Dataset extract:
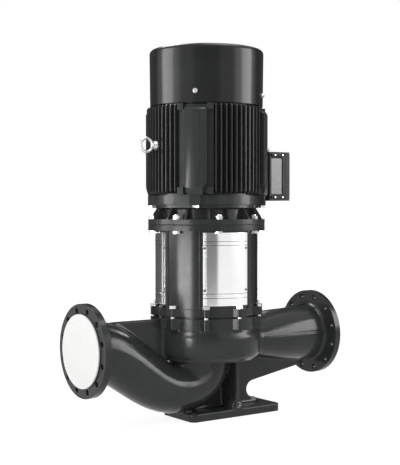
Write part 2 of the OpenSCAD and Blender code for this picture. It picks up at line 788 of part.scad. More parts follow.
module drive_end_shield() {
    b = lower_bearing;
    seat_top = z_lower_bearing + b[2];
    rib = [[neck_shield_r - 8, z_flange_top - eps], [upper_flange_r - 9, z_flange_top - eps],
        [upper_flange_r - 9, z_flange_top + 3], [neck_shield_r + 10, z_shield_ring - 10],
        [neck_shield_r - 8, z_shield_ring - 10]];
    color(black_paint) difference() {
        union() {
            rotate_extrude() polygon([
                [45, z_motor], [spigot_r - 15, z_motor], [spigot_r - 15, z_motor - 5],
                [spigot_r, z_motor - 5], [spigot_r, z_motor], [upper_flange_r - 2.5, z_motor],
                [upper_flange_r, z_motor + 2.5], [upper_flange_r, z_flange_top],
                [neck_shield_r, z_flange_top],
                [neck_shield_r, z_shield_ring - 20], [ring_b_r, z_shield_ring - 14],
                [ring_b_r, z_shield_ring - 5], [shield_ring_r - 6, z_shield_ring - 5],
                [shield_ring_r - 6, z_shield_ring], [shield_ring_r, z_shield_ring],
                [shield_ring_r, z_frame], [barrel_r, z_frame], [barrel_r, z_frame - 8],
                [frame_bore_r - 18, z_frame - 8], [neck_shield_r - shield_wall, z_shield_ring - 20],
                [neck_shield_r - shield_wall, z_flange_top + 2], [b[1] + bearing_hub_wall, z_flange_top + 2],
                [b[1] + bearing_hub_wall, seat_top + 3], [b[1], seat_top + 3],
                [b[1], z_lower_bearing], [45, z_lower_bearing]
            ]);
            for (side = [-1, 1]) round_shaft(motor_bolts_n, side * shield_rib_half) web(rib, 9);
            for (a = pad_angles) rotate([0, 0, a])
                translate([shield_ring_r - 12, -shield_lug_w / 2, z_frame - shield_lug_h])
                    cube([lug_bolt_r + 14 - shield_ring_r + 12, shield_lug_w, shield_lug_h]);
        }
        round_shaft(motor_bolts_n, 180 / motor_bolts_n) translate([motor_bolt_r, 0, z_motor - eps])
            cylinder(d = motor_bolt_d + 2, h = upper_flange_t + 2 * eps);
        for (a = pad_angles) rotate([0, 0, a]) translate([lug_bolt_r, 0, z_frame - shield_lug_h - eps])
            cylinder(d = shield_bolt_d + 1, h = shield_lug_h + 2 * eps);
        for (i = [0:3]) rotate([0, 0, 90 * i]) translate([b[1] + 10, 0, seat_top - 12])
            cylinder(d = 8, h = 20);
    }
}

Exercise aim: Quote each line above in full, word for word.

Complete answer:
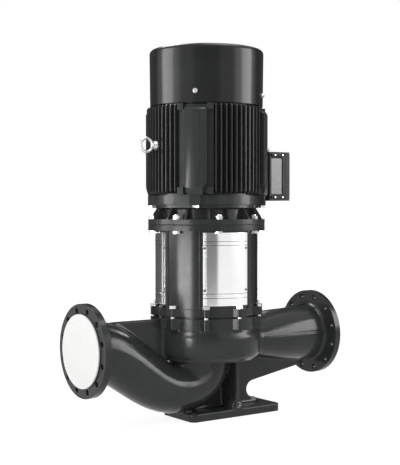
Write part 2 of the OpenSCAD and Blender code for this picture. It picks up at line 788 of part.scad. More parts follow.
module drive_end_shield() {
    b = lower_bearing;
    seat_top = z_lower_bearing + b[2];
    rib = [[neck_shield_r - 8, z_flange_top - eps], [upper_flange_r - 9, z_flange_top - eps],
        [upper_flange_r - 9, z_flange_top + 3], [neck_shield_r + 10, z_shield_ring - 10],
        [neck_shield_r - 8, z_shield_ring - 10]];
    color(black_paint) difference() {
        union() {
            rotate_extrude() polygon([
                [45, z_motor], [spigot_r - 15, z_motor], [spigot_r - 15, z_motor - 5],
                [spigot_r, z_motor - 5], [spigot_r, z_motor], [upper_flange_r - 2.5, z_motor],
                [upper_flange_r, z_motor + 2.5], [upper_flange_r, z_flange_top],
                [neck_shield_r, z_flange_top],
                [neck_shield_r, z_shield_ring - 20], [ring_b_r, z_shield_ring - 14],
                [ring_b_r, z_shield_ring - 5], [shield_ring_r - 6, z_shield_ring - 5],
                [shield_ring_r - 6, z_shield_ring], [shield_ring_r, z_shield_ring],
                [shield_ring_r, z_frame], [barrel_r, z_frame], [barrel_r, z_frame - 8],
                [frame_bore_r - 18, z_frame - 8], [neck_shield_r - shield_wall, z_shield_ring - 20],
                [neck_shield_r - shield_wall, z_flange_top + 2], [b[1] + bearing_hub_wall, z_flange_top + 2],
                [b[1] + bearing_hub_wall, seat_top + 3], [b[1], seat_top + 3],
                [b[1], z_lower_bearing], [45, z_lower_bearing]
            ]);
            for (side = [-1, 1]) round_shaft(motor_bolts_n, side * shield_rib_half) web(rib, 9);
            for (a = pad_angles) rotate([0, 0, a])
                translate([shield_ring_r - 12, -shield_lug_w / 2, z_frame - shield_lug_h])
                    cube([lug_bolt_r + 14 - shield_ring_r + 12, shield_lug_w, shield_lug_h]);
        }
        round_shaft(motor_bolts_n, 180 / motor_bolts_n) translate([motor_bolt_r, 0, z_motor - eps])
            cylinder(d = motor_bolt_d + 2, h = upper_flange_t + 2 * eps);
        for (a = pad_angles) rotate([0, 0, a]) translate([lug_bolt_r, 0, z_frame - shield_lug_h - eps])
            cylinder(d = shield_bolt_d + 1, h = shield_lug_h + 2 * eps);
        for (i = [0:3]) rotate([0, 0, 90 * i]) translate([b[1] + 10, 0, seat_top - 12])
            cylinder(d = 8, h = 20);
    }
}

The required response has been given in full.